The tracking takes place at 5am and 5pm, as rhinos rest during the heat of the day. In between, there’s the option to visit the nearby Reteti Elephant Sanctuary (home at the moment to another baby rhino, currently on “loan” from Saruni), head to a popular animal migration spot, or go for a walking safari along the dried riverbed.

Guests are asked to walk with a staff member in the evenings. The first night, as we’re sat watching the stars rise, the ever-present cluster of monkeys start screeching in the trees. Lemiruni perks up, his eyes on the horizon. “Leopard,” he says. He flicks on a flashlight, catching the glint of the predator’s eyes. The animal freezes for just an instant before getting lost in the night.

“You always know it’s a leopard when the monkeys go crazy.”

Tracking rhinos is no less adrenaline-inducing.
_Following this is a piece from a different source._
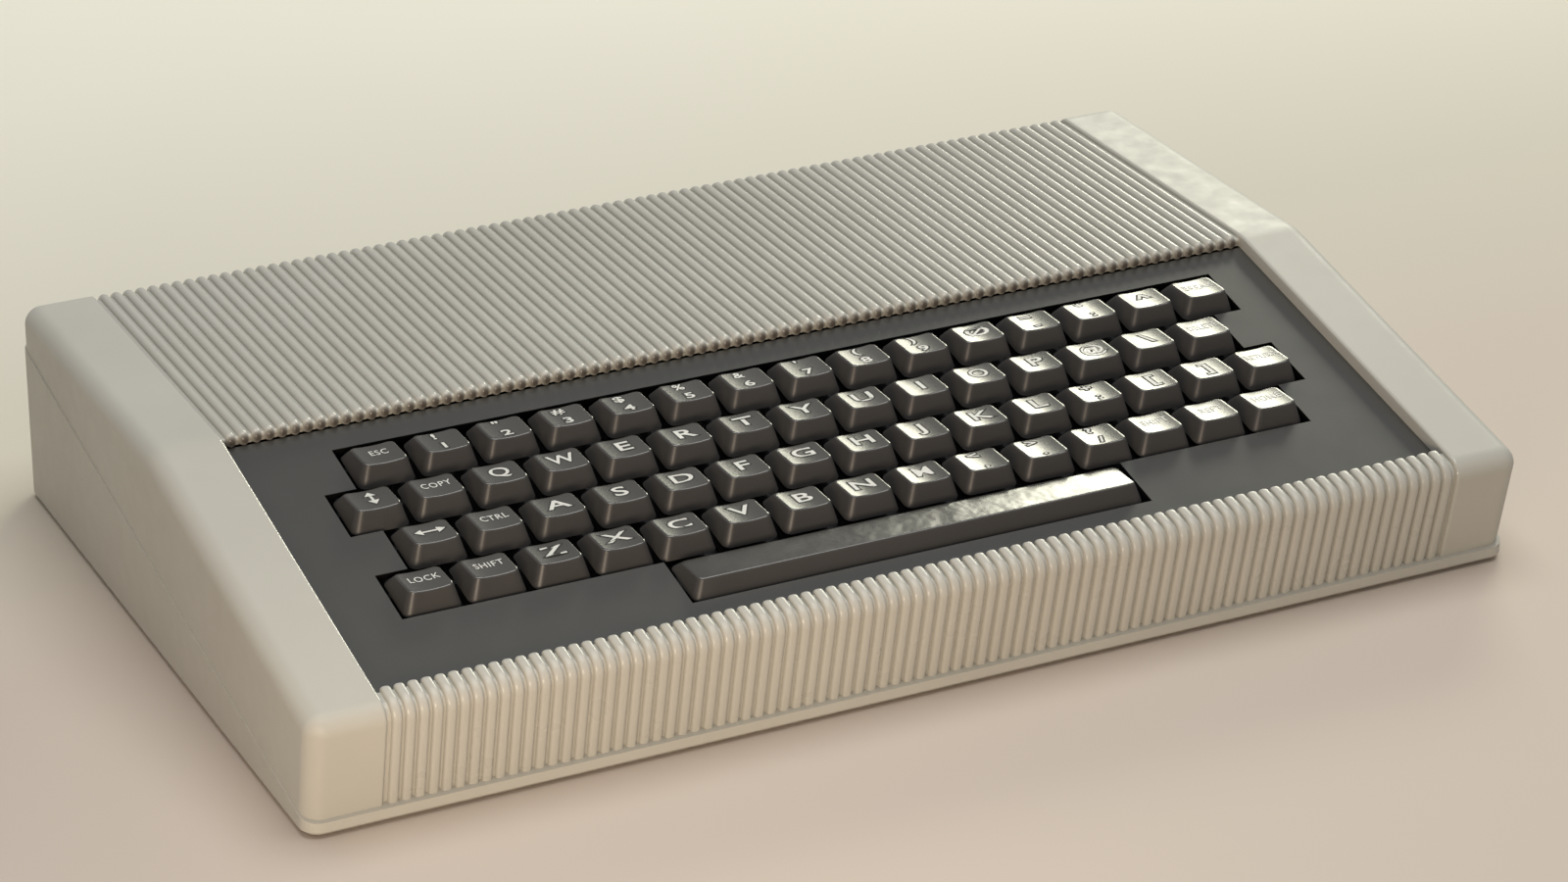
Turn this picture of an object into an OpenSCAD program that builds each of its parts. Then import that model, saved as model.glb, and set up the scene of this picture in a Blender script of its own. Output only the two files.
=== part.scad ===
// Vintage home computer: a wedge-shaped two-shell case with a ribbed deck, a sunken
// full-travel keyboard and the boards, sockets and fasteners that it holds.
// The front faces -Y, the deck is at the rear and the part stands on its feet at Z = 0.

/* [Case] */
// Overall width of the case
case_w = 378; // [372:1:390]
// Depth of the base, from the front lip to the foot of the rear wall
case_d = 237; // [232:1:244]
// Height of the rear deck above the underside of the base
deck_h = 62.5; // [61.5:0.5:66]
// Distance from the front lip to the crease between the slope and the deck
crease_y = 118.4; // [117.6:0.2:120]
// Tilt of the keyboard slope, in degrees
slope_tilt = 12.2; // [11.8:0.1:12.6]
// Tilt of the parting plane between the two shells, in degrees
parting_tilt = 11.1; // [10.6:0.1:11.4]
// Height of the front lip of the lower shell
lip_h = 3.8; // [3.5:0.1:4.4]
// How far the front lip stands out past the upper shell
lip_step = 1.5; // [1:0.1:2]
// How far the lower shell stands out past the upper shell at the sides and rear
side_step = 0.4; // [0.2:0.1:0.8]
// Forward lean of the rear wall, in degrees
rear_lean = 2.5; // [1.5:0.1:3]
// Radius of the outer edges and corners
edge_r = 5.5; // [5.2:0.1:6]
// Thickness of the upper shell's top, front and rear walls
top_wall = 4; // [3.6:0.1:4.4]
// Thickness of the side walls of both shells
side_wall = 3; // [2.5:0.1:3.5]
// Thickness of the lower shell's floor
floor_t = 2.5; // [2.2:0.1:3]
// Width of the smooth border on each side of the ribs and the keyboard
border_w = 22.5; // [21:0.5:24]

/* [Ribs] */
// Number of ribs across the deck, and again across the front
rib_count = 86; // [60:1:90]
// Width of one rib at its foot
rib_w = 2.9; // [2.4:0.1:3]
// Height of the ribs over the grooves
rib_h = 1.4; // [1:0.1:1.6]
// Distance from the border to the middle of the first rib
rib_margin = 3; // [2.6:0.1:4]
// Length of the front ribs along the slope, from the front corner to the keyboard panel
front_rib_l = 11.2; // [10:0.2:13]
// How far the deck ribs reach past the crease over the keyboard panel
rib_overhang = 0.5; // [0.2:0.1:0.8]
// Radius of the rounded rib ends round the keyboard
nose_r = 1.9; // [1.8:0.1:2.2]

/* [Keyboard] */
// Distance between the middles of neighbouring keys
key_pitch = 19.05; // [19:0.01:19.1]
// Width and depth of a keycap at its foot
key_base = 17.1; // [16.6:0.1:17.4]
// Width of the top of a keycap
key_top_w = 12.9; // [12:0.1:13.4]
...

On the second day, as yet again I trail single-file behind Lemiruni, he spots a rhino munching in the distance. His hand flicks, gesturing me forward.  We move behind a thorny acacia tree, then behind a bush. Lemiruni occasionally snaps a sock filled with ash as we go, judging the direction of the wind. Eventually we’re within 100m of the rhino and can hear its deep-belly snorting.

The rhino pauses, puffs and lifts its head. I’m holding my breath. Lemiruni has frozen, a foot half-lifted. For an instant no one moves. Then the majestic animal turns and does the one thing I’ve been told not to do – it clambers away.

Travel essentials

Getting there

Kenya Airways flies from Heathrow to Nairobi from £458 return. Safarilink flies from Nairobi Wilson Airport to Kalama and nearby airstrips from around £300 return.

Staying there

Saruni offers a four-night full-board Rhino Tracking safari in Northern Kenya with two nights at Saruni Rhino and two nights at Saruni Samburu from £1,895 per person. The price includes full-board accommodation, transfers, one rhino tracking session per day, game drives and guided bush walks. Conservation fees are not included and add up to an additional £440 per person for a four-night package.

An overnight stay is typically required in Nairobi due to flight times to Kalama airstrip. The Lazizi Premiere hotel at the airport has doubles from £107, B&B.